3時間ほど歩いて山頂に着くころには、無印良品の「ヤク混ルームソックス」の方は濡れて、足先が冷たく感じるほどでした。
2%ですがレーヨンが入っているため、汗を吸って保水した状態でなかなか乾かなかったのだと思われます。

モンベルの「メリノウールアルパインソックス」の方は、終始程よく調湿、保温してくれて冷たさは全く感じませんでした。
保温剤入りの登山靴は暑いと感じるコンディションでしたが、汗をかいて濡れている感覚はありません。
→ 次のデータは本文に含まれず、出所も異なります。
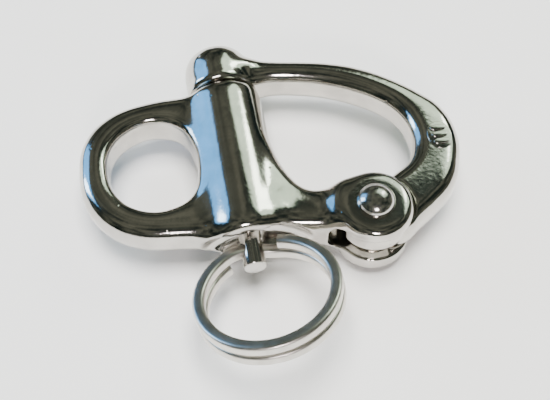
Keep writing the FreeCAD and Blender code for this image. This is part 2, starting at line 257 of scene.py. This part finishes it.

登りのときはモンベルも無印良品も、フィット感の違いに差は感じられませんでした。
歩いている間のクッション性も、どちらも気にならず足の痛みは感じません。

筆者撮影

ですが下山する時にフィット感の差異が明らかに表れました。

モンベルの「メリノウールアルパインソックス」はずれることなく、終始足にピッタリとフィットしてくれていました。

ですが無印良品の「ヤク混ルームソックス」は、つま先部分の縫い目がずれてきて、足の裏に回ってきたんです。
足を接地するたびに縫い目が足の指の付け根に干渉して、とても痛かったです。

「ルームソックス」という商品名なので、長時間外を歩くことは想定されていないのでしょう。
部屋でゆっくりする時に履くように、緩めの編み方になっていることを痛感しました。

雪山で履き比べてみて、アウトドアブランドの靴下のフィット感の高さ、素材がもたらす快適性を体感できました。
無印良品の「ヤク混ルームソックス」も素材だけ見ると、登山でも使えそうな気はしますが、フィット感が段違いでした。

夏山よりも凍傷のリスクを伴い、危険度が上がる雪山では信用のおけるアウトドアブランドの靴下を選ぶようにしましょう。

雪山用靴下はアウトドアブランドが安心!

筆者撮影

雪山を実際に歩いて無印良品の「ヤク混ルームソックス」と、モンベルの「メリノウールアルパインソックス」を比較しました。

素材が少し違うだけで、足の蒸れや冷えが圧倒的に違いました。
またフィット感の違いも如実に感じる検証結果となりました。

無印良品の靴下が悪いという訳ではなく、適材適所で登山にはアウトドアブランドの靴下を選ぶ方が安心です。
素材と厚みを確認して、自分に合う雪山用の靴下を見つけてください。